| Exercise task |
Begin with the line that contains "low, high = Vector((1e9,)", end with the line that contains "point = shown.matrix_world", and extract exactly that stretch of lines.

| Dataset records |
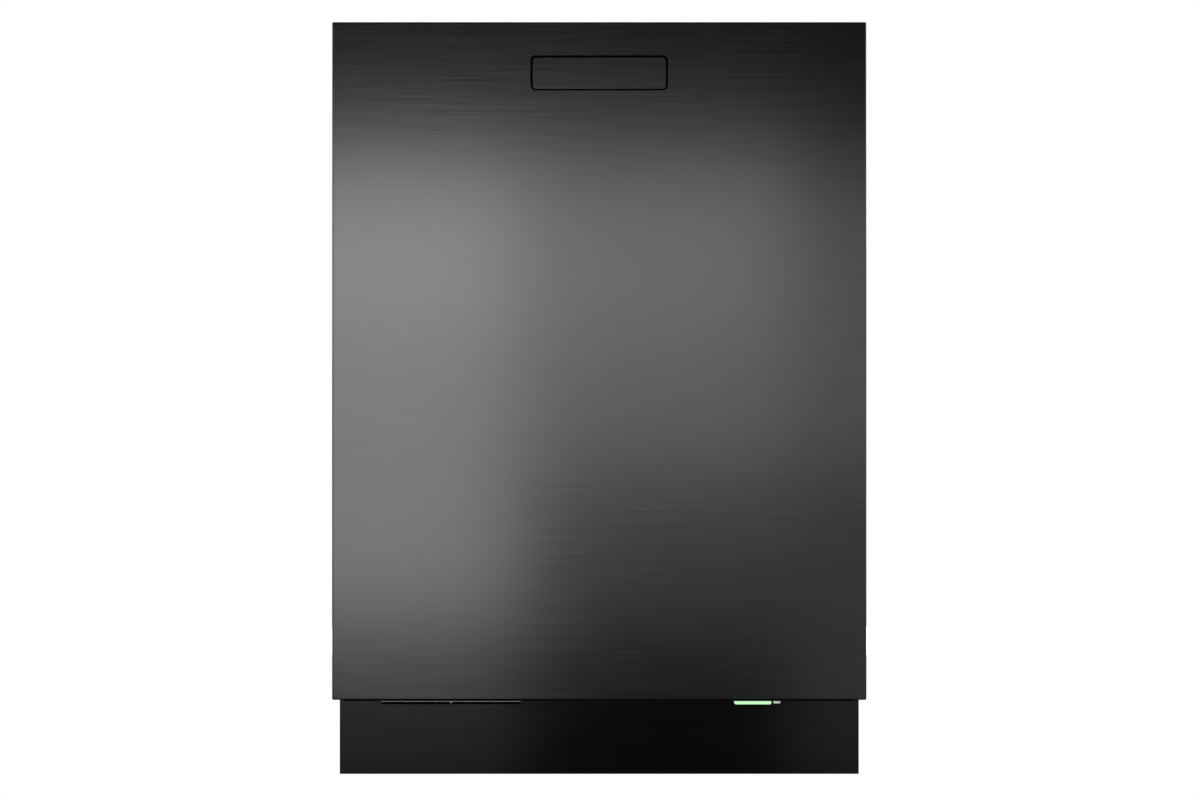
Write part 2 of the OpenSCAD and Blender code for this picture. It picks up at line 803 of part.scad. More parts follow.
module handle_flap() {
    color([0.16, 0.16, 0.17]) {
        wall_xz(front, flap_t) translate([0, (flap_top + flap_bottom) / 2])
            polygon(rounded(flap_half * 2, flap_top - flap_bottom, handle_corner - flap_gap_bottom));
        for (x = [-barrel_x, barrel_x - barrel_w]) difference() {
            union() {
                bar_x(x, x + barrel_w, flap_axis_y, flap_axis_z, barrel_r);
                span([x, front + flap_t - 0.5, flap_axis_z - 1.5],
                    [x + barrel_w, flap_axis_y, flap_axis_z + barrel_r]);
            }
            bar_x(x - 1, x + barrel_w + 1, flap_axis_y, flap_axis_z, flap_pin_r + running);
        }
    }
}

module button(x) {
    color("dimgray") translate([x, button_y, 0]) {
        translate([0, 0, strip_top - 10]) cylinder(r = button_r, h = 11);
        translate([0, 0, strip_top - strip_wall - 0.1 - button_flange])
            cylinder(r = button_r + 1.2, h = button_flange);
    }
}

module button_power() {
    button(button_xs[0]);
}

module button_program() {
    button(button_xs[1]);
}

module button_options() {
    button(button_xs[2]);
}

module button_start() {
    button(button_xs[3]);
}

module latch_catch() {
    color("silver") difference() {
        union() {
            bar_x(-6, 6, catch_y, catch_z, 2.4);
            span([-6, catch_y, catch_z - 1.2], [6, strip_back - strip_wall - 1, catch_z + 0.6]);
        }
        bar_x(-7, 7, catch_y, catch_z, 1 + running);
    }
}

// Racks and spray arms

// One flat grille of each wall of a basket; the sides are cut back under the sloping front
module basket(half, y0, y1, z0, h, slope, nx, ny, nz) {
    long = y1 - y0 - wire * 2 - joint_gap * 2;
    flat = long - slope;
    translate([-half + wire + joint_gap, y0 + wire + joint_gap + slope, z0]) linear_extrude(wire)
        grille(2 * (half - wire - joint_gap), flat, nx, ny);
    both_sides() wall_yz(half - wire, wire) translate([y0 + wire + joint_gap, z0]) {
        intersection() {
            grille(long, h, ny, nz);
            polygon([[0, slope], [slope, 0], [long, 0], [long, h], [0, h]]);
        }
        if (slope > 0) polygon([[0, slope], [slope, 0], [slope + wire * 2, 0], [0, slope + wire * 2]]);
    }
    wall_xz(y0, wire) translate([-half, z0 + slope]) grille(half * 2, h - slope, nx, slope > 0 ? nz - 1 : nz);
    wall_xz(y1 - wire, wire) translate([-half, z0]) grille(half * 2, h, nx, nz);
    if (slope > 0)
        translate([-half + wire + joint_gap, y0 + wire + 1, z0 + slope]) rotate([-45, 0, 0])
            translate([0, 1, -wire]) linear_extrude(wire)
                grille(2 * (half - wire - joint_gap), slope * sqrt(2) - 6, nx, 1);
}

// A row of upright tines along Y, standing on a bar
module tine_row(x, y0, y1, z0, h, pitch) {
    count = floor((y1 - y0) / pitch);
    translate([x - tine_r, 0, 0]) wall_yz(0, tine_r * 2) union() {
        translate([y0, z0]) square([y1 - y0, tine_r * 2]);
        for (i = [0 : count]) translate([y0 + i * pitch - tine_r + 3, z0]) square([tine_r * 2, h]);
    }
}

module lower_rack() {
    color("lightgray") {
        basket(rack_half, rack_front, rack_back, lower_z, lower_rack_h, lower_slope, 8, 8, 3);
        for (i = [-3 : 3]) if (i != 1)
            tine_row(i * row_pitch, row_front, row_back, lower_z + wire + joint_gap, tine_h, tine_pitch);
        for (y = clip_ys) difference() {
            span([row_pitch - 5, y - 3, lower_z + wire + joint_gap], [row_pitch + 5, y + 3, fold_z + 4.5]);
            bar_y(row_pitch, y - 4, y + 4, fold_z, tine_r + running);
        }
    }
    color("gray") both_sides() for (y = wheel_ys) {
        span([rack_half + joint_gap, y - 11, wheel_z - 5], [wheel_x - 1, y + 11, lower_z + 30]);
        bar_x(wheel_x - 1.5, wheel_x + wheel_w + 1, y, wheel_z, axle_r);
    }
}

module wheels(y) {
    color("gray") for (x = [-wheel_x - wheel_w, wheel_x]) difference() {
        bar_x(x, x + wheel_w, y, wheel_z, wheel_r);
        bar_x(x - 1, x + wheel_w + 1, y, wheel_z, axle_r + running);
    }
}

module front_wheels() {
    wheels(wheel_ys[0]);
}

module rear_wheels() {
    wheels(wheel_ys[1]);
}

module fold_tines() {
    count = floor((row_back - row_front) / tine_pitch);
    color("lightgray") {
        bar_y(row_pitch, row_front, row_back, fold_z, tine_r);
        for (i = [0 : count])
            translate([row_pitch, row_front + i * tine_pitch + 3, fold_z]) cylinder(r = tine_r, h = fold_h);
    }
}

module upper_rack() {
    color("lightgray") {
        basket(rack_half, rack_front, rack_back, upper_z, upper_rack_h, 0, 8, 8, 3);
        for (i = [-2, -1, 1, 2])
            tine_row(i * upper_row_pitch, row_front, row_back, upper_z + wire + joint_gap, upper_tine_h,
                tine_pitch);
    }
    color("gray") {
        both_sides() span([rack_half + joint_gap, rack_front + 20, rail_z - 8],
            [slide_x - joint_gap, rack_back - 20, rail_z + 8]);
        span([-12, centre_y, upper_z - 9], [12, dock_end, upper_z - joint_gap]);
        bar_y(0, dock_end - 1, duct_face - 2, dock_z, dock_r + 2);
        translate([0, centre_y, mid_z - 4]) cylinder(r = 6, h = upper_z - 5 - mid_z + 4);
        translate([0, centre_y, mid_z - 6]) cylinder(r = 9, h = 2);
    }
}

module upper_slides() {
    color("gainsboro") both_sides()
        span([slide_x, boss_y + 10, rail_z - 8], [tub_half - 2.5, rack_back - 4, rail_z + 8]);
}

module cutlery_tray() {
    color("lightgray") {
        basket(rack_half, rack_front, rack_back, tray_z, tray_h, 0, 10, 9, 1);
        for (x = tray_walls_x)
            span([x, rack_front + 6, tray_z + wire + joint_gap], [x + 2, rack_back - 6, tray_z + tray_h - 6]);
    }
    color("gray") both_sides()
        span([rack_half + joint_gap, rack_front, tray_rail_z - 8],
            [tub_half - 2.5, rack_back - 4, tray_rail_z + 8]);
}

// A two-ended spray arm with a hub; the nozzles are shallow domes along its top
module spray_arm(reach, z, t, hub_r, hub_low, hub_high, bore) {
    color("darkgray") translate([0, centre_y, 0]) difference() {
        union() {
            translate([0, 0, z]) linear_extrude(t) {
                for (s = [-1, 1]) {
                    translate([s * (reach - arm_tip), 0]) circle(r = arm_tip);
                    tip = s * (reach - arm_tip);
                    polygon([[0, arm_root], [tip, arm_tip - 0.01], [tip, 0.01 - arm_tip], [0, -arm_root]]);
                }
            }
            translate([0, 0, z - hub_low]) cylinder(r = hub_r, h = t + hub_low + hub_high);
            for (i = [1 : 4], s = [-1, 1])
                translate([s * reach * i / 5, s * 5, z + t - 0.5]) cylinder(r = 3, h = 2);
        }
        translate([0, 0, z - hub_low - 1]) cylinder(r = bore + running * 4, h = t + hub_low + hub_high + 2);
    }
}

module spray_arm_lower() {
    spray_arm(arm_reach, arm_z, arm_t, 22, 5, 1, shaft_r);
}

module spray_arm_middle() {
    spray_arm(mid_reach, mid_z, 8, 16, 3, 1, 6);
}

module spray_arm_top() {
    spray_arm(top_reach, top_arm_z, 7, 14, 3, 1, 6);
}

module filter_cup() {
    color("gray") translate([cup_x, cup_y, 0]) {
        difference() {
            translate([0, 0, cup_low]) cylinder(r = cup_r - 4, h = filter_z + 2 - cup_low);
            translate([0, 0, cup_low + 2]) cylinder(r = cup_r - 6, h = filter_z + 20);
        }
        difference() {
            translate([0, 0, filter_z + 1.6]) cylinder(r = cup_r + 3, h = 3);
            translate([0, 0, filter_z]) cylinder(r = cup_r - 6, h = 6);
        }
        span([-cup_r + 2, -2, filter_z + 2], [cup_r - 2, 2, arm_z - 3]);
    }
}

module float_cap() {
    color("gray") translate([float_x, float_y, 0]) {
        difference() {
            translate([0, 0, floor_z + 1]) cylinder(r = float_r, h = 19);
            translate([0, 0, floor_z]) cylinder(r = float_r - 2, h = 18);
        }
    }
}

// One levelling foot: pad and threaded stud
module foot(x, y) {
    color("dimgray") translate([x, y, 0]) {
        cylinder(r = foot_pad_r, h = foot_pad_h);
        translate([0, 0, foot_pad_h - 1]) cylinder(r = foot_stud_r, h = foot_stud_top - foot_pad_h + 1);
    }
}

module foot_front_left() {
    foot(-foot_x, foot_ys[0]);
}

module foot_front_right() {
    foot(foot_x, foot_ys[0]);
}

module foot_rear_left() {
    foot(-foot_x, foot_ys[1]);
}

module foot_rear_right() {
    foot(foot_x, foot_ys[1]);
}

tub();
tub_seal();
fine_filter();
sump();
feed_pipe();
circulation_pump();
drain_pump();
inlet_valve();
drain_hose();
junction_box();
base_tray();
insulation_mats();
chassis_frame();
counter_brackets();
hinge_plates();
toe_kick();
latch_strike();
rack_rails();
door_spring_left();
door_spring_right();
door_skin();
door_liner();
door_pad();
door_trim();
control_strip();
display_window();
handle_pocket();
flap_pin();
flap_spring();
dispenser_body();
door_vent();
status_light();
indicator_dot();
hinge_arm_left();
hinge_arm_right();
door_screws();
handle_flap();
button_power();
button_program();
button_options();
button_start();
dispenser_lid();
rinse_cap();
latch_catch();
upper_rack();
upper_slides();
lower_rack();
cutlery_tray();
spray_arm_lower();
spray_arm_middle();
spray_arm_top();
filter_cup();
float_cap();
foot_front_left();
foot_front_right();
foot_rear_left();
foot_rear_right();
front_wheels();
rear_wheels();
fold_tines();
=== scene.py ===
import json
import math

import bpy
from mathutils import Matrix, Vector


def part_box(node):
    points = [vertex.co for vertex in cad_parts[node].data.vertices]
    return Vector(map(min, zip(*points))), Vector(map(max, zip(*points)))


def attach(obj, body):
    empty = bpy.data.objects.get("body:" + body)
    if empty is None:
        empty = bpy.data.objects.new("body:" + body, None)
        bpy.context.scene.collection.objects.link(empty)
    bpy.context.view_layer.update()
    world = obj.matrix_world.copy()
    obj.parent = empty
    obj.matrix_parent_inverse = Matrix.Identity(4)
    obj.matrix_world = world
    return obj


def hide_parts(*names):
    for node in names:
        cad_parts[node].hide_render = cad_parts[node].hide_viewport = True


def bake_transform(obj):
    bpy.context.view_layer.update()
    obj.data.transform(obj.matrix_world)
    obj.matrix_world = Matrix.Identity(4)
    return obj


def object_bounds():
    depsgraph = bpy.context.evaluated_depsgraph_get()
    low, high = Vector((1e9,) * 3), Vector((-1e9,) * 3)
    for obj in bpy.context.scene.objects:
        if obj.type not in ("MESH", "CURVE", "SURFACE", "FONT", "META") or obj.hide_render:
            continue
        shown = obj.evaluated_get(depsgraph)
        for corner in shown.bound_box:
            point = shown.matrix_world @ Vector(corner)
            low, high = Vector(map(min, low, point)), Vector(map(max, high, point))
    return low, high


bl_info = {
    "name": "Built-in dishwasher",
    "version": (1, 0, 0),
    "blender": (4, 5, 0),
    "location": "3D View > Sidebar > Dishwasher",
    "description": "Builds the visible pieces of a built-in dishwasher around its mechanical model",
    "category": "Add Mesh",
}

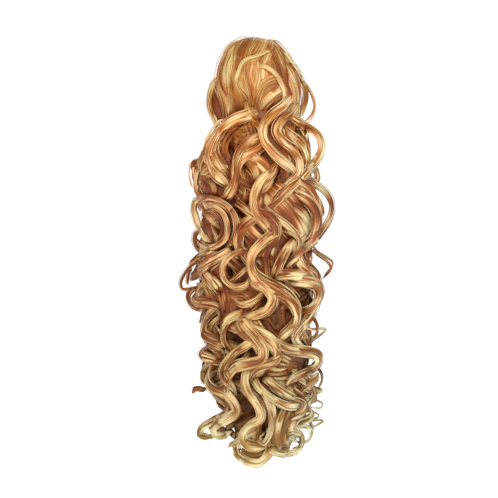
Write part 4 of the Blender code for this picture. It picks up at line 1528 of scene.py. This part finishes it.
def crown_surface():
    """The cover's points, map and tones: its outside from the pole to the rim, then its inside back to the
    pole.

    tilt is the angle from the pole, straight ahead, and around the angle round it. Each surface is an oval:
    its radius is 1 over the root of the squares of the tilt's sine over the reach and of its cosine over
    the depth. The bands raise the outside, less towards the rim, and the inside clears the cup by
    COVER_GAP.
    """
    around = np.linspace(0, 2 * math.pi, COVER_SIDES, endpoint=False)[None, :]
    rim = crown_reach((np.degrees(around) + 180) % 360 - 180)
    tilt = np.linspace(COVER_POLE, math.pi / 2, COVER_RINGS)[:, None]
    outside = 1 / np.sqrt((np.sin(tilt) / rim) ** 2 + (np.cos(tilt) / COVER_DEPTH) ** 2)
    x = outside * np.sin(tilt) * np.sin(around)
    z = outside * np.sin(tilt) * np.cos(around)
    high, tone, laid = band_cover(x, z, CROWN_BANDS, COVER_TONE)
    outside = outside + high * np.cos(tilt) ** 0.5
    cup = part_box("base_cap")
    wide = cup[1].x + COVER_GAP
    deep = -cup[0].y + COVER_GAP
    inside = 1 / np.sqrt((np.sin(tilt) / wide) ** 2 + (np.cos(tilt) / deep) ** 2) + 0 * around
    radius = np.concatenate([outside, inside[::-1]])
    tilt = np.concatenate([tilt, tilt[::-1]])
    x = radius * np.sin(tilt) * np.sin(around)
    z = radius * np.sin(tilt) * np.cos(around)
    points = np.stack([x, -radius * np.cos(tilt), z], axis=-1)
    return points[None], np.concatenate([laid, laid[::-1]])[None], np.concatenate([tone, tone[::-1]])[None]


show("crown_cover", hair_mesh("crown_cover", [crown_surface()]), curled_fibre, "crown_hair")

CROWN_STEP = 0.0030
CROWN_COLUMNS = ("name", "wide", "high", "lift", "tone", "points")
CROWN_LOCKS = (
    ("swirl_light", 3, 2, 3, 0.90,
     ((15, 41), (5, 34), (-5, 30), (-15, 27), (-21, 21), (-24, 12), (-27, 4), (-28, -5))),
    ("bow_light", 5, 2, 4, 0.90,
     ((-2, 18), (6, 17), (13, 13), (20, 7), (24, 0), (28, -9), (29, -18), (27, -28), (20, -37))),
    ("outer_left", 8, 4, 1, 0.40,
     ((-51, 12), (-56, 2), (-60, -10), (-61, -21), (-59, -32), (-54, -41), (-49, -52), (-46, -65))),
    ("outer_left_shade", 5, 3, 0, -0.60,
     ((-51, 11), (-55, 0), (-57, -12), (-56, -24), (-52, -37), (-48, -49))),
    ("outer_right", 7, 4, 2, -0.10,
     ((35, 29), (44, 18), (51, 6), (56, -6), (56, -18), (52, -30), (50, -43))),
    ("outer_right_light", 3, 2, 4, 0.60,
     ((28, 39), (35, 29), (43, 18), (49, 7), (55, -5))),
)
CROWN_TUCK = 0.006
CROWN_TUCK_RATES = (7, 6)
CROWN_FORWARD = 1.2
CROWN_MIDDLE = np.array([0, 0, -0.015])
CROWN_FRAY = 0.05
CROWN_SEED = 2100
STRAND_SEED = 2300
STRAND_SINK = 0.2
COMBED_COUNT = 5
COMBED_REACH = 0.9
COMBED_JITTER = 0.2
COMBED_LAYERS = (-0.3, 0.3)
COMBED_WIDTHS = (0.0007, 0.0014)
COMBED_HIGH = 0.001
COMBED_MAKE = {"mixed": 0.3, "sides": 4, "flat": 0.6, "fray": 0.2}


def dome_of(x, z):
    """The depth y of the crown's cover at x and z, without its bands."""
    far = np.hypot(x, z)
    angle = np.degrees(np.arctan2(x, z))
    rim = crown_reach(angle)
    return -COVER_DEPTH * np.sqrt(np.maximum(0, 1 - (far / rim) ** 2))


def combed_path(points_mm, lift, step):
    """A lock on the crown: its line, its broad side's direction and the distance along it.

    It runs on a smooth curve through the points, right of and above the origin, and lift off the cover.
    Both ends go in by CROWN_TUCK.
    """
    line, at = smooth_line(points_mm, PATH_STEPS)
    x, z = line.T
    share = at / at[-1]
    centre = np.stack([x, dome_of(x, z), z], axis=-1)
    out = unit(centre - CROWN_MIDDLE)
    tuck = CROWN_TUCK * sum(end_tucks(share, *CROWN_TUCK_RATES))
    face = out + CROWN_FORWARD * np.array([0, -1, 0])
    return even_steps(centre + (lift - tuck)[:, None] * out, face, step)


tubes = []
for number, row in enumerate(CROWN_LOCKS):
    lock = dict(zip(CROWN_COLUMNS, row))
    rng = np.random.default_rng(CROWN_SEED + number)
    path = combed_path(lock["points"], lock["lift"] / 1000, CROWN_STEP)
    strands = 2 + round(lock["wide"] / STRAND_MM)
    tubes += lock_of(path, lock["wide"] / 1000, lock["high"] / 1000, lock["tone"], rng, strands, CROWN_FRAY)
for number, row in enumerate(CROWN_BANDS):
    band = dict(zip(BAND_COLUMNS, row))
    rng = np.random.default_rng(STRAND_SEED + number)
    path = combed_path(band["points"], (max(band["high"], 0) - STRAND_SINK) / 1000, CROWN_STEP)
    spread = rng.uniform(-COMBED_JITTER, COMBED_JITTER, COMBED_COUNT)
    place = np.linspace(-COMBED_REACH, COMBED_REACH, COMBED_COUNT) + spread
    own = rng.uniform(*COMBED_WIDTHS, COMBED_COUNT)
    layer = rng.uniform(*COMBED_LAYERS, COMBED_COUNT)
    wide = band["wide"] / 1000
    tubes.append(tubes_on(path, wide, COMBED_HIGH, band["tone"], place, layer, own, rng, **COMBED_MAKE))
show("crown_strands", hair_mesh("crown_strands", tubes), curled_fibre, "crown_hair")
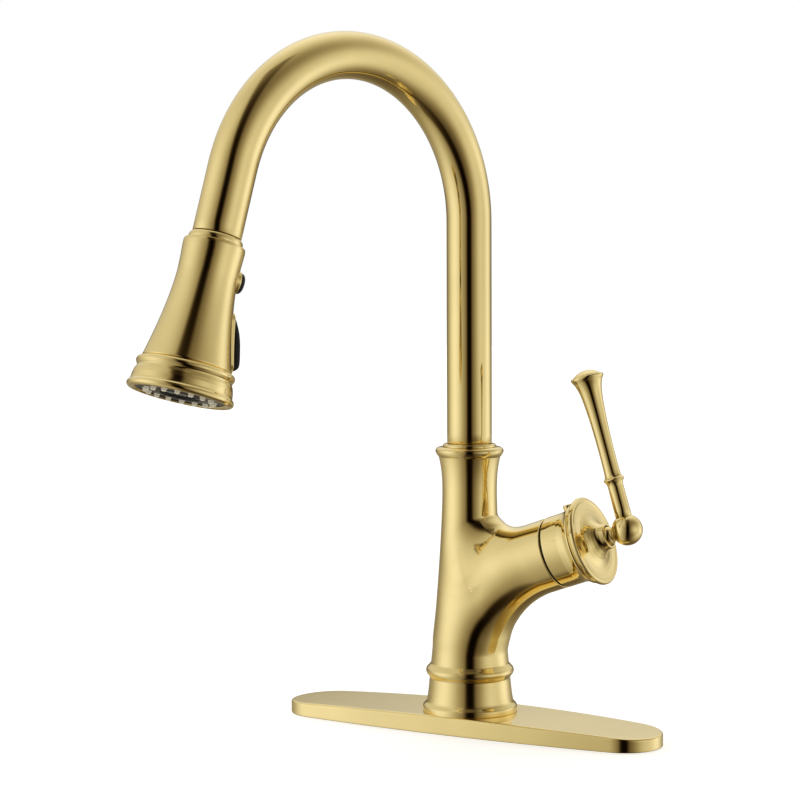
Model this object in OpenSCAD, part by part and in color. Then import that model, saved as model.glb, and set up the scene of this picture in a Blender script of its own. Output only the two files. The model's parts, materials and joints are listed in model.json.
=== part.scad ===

| Completed task |
    low, high = Vector((1e9,) * 3), Vector((-1e9,) * 3)
    for obj in bpy.context.scene.objects:
        if obj.type not in ("MESH", "CURVE", "SURFACE", "FONT", "META") or obj.hide_render:
            continue
        shown = obj.evaluated_get(depsgraph)
        for corner in shown.bound_box:
            point = shown.matrix_world @ Vector(corner)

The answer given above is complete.